───── MATERIAL PROVIDED ─────

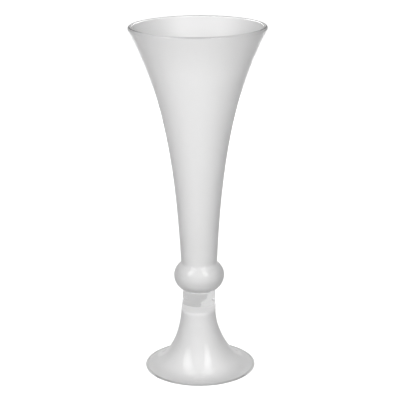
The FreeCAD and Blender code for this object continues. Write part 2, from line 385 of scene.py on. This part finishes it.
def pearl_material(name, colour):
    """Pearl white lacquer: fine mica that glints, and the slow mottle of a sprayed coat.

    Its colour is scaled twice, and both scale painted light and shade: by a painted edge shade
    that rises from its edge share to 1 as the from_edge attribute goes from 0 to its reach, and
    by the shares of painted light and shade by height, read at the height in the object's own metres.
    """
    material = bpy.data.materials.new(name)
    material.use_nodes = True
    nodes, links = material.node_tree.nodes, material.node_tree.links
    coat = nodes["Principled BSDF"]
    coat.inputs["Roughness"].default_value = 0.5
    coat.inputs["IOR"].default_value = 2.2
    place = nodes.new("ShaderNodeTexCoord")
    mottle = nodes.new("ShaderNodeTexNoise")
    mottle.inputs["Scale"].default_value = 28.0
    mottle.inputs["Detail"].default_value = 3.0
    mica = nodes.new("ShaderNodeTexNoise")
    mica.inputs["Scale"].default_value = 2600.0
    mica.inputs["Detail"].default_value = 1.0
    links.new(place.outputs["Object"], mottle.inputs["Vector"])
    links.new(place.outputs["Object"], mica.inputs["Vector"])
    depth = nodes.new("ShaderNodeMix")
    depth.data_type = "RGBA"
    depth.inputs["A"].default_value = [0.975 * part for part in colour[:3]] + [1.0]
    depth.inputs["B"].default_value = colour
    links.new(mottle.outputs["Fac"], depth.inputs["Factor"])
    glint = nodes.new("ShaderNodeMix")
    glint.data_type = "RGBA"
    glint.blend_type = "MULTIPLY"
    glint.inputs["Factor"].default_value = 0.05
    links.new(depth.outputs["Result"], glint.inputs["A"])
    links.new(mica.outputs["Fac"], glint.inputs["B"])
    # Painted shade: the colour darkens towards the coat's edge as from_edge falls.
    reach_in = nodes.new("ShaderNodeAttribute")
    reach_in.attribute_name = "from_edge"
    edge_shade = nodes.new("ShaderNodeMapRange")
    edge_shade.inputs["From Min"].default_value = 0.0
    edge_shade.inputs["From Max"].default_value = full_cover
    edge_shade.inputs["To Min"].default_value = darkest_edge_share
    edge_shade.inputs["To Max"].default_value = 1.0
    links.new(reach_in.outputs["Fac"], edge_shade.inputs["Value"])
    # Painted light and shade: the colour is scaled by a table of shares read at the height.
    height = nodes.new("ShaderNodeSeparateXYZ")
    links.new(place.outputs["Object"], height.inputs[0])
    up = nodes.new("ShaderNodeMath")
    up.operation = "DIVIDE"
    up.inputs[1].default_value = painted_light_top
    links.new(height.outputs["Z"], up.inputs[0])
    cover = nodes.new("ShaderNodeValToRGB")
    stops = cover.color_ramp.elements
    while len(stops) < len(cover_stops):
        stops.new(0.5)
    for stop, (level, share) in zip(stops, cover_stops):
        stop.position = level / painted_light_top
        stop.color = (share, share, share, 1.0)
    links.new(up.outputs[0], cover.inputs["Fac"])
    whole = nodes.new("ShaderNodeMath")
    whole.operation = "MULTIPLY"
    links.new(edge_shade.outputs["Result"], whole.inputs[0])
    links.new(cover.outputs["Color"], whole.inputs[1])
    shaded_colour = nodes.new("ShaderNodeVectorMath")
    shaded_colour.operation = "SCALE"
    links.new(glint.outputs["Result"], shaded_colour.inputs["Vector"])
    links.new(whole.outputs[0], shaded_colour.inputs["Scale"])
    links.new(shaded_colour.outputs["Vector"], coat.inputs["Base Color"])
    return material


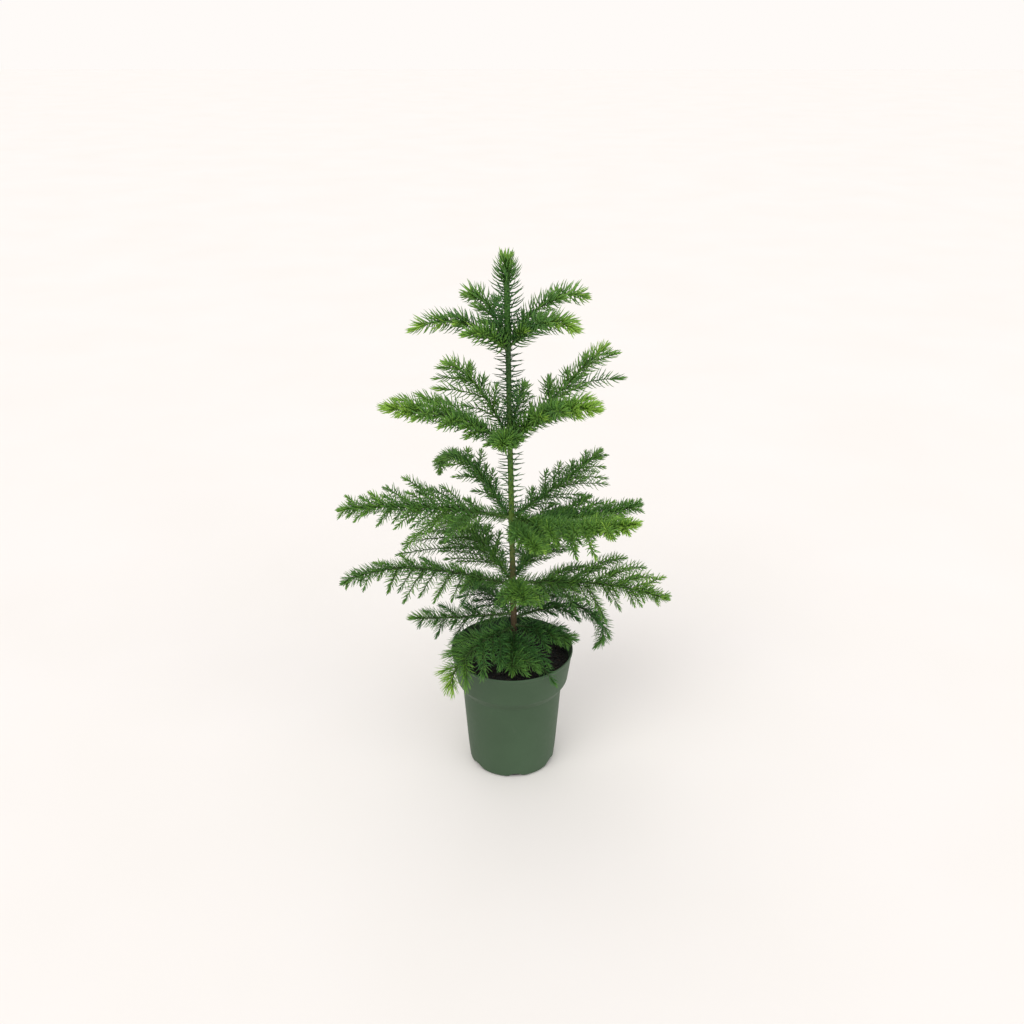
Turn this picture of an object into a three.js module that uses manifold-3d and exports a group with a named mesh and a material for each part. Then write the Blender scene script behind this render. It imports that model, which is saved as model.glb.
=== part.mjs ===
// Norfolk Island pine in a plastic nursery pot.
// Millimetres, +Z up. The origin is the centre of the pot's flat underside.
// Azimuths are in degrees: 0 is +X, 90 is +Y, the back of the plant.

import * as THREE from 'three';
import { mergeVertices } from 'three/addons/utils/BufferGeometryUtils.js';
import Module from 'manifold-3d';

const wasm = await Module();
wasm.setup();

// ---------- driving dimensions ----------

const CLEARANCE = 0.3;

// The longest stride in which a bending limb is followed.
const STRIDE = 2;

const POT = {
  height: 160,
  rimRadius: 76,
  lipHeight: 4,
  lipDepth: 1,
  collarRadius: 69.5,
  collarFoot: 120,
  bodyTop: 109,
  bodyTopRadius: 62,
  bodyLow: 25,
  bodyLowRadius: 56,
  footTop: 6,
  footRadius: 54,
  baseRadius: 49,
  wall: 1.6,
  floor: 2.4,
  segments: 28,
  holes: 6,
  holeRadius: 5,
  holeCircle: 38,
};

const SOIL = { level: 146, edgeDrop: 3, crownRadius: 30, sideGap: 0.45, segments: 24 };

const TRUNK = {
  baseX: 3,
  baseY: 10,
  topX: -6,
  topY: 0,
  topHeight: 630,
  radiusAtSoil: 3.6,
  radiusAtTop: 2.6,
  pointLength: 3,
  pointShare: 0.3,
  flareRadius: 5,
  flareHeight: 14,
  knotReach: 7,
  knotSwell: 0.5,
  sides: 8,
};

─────

- [WHAT YOU SHOULD DO] Print the records above exactly as they appear.

- [TASK ANSWER]
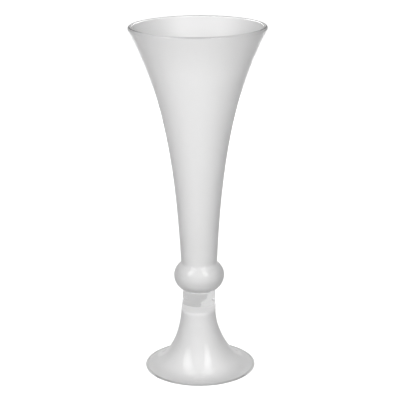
The FreeCAD and Blender code for this object continues. Write part 2, from line 385 of scene.py on. This part finishes it.
def pearl_material(name, colour):
    """Pearl white lacquer: fine mica that glints, and the slow mottle of a sprayed coat.

    Its colour is scaled twice, and both scale painted light and shade: by a painted edge shade
    that rises from its edge share to 1 as the from_edge attribute goes from 0 to its reach, and
    by the shares of painted light and shade by height, read at the height in the object's own metres.
    """
    material = bpy.data.materials.new(name)
    material.use_nodes = True
    nodes, links = material.node_tree.nodes, material.node_tree.links
    coat = nodes["Principled BSDF"]
    coat.inputs["Roughness"].default_value = 0.5
    coat.inputs["IOR"].default_value = 2.2
    place = nodes.new("ShaderNodeTexCoord")
    mottle = nodes.new("ShaderNodeTexNoise")
    mottle.inputs["Scale"].default_value = 28.0
    mottle.inputs["Detail"].default_value = 3.0
    mica = nodes.new("ShaderNodeTexNoise")
    mica.inputs["Scale"].default_value = 2600.0
    mica.inputs["Detail"].default_value = 1.0
    links.new(place.outputs["Object"], mottle.inputs["Vector"])
    links.new(place.outputs["Object"], mica.inputs["Vector"])
    depth = nodes.new("ShaderNodeMix")
    depth.data_type = "RGBA"
    depth.inputs["A"].default_value = [0.975 * part for part in colour[:3]] + [1.0]
    depth.inputs["B"].default_value = colour
    links.new(mottle.outputs["Fac"], depth.inputs["Factor"])
    glint = nodes.new("ShaderNodeMix")
    glint.data_type = "RGBA"
    glint.blend_type = "MULTIPLY"
    glint.inputs["Factor"].default_value = 0.05
    links.new(depth.outputs["Result"], glint.inputs["A"])
    links.new(mica.outputs["Fac"], glint.inputs["B"])
    # Painted shade: the colour darkens towards the coat's edge as from_edge falls.
    reach_in = nodes.new("ShaderNodeAttribute")
    reach_in.attribute_name = "from_edge"
    edge_shade = nodes.new("ShaderNodeMapRange")
    edge_shade.inputs["From Min"].default_value = 0.0
    edge_shade.inputs["From Max"].default_value = full_cover
    edge_shade.inputs["To Min"].default_value = darkest_edge_share
    edge_shade.inputs["To Max"].default_value = 1.0
    links.new(reach_in.outputs["Fac"], edge_shade.inputs["Value"])
    # Painted light and shade: the colour is scaled by a table of shares read at the height.
    height = nodes.new("ShaderNodeSeparateXYZ")
    links.new(place.outputs["Object"], height.inputs[0])
    up = nodes.new("ShaderNodeMath")
    up.operation = "DIVIDE"
    up.inputs[1].default_value = painted_light_top
    links.new(height.outputs["Z"], up.inputs[0])
    cover = nodes.new("ShaderNodeValToRGB")
    stops = cover.color_ramp.elements
    while len(stops) < len(cover_stops):
        stops.new(0.5)
    for stop, (level, share) in zip(stops, cover_stops):
        stop.position = level / painted_light_top
        stop.color = (share, share, share, 1.0)
    links.new(up.outputs[0], cover.inputs["Fac"])
    whole = nodes.new("ShaderNodeMath")
    whole.operation = "MULTIPLY"
    links.new(edge_shade.outputs["Result"], whole.inputs[0])
    links.new(cover.outputs["Color"], whole.inputs[1])
    shaded_colour = nodes.new("ShaderNodeVectorMath")
    shaded_colour.operation = "SCALE"
    links.new(glint.outputs["Result"], shaded_colour.inputs["Vector"])
    links.new(whole.outputs[0], shaded_colour.inputs["Scale"])
    links.new(shaded_colour.outputs["Vector"], coat.inputs["Base Color"])
    return material


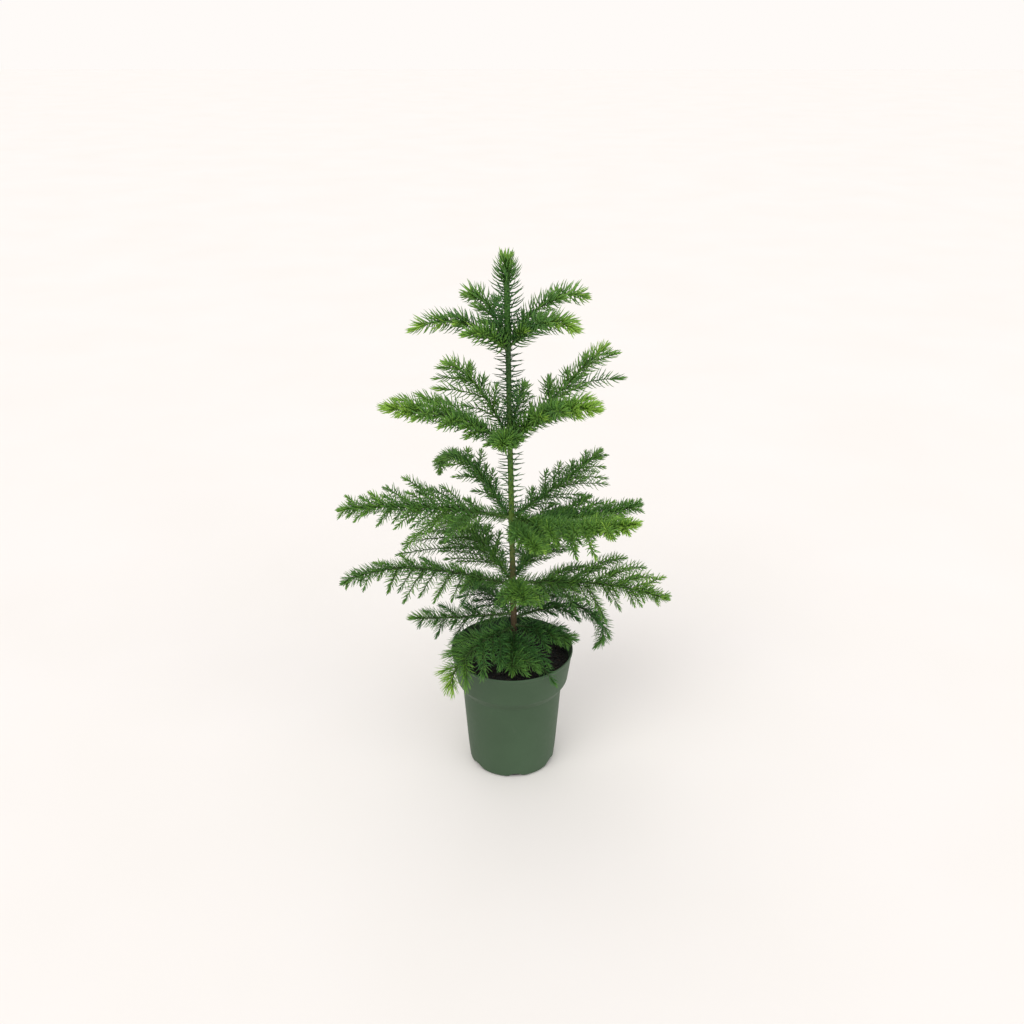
Turn this picture of an object into a three.js module that uses manifold-3d and exports a group with a named mesh and a material for each part. Then write the Blender scene script behind this render. It imports that model, which is saved as model.glb.
=== part.mjs ===
// Norfolk Island pine in a plastic nursery pot.
// Millimetres, +Z up. The origin is the centre of the pot's flat underside.
// Azimuths are in degrees: 0 is +X, 90 is +Y, the back of the plant.

import * as THREE from 'three';
import { mergeVertices } from 'three/addons/utils/BufferGeometryUtils.js';
import Module from 'manifold-3d';

const wasm = await Module();
wasm.setup();

// ---------- driving dimensions ----------

const CLEARANCE = 0.3;

// The longest stride in which a bending limb is followed.
const STRIDE = 2;

const POT = {
  height: 160,
  rimRadius: 76,
  lipHeight: 4,
  lipDepth: 1,
  collarRadius: 69.5,
  collarFoot: 120,
  bodyTop: 109,
  bodyTopRadius: 62,
  bodyLow: 25,
  bodyLowRadius: 56,
  footTop: 6,
  footRadius: 54,
  baseRadius: 49,
  wall: 1.6,
  floor: 2.4,
  segments: 28,
  holes: 6,
  holeRadius: 5,
  holeCircle: 38,
};

const SOIL = { level: 146, edgeDrop: 3, crownRadius: 30, sideGap: 0.45, segments: 24 };

const TRUNK = {
  baseX: 3,
  baseY: 10,
  topX: -6,
  topY: 0,
  topHeight: 630,
  radiusAtSoil: 3.6,
  radiusAtTop: 2.6,
  pointLength: 3,
  pointShare: 0.3,
  flareRadius: 5,
  flareHeight: 14,
  knotReach: 7,
  knotSwell: 0.5,
  sides: 8,
};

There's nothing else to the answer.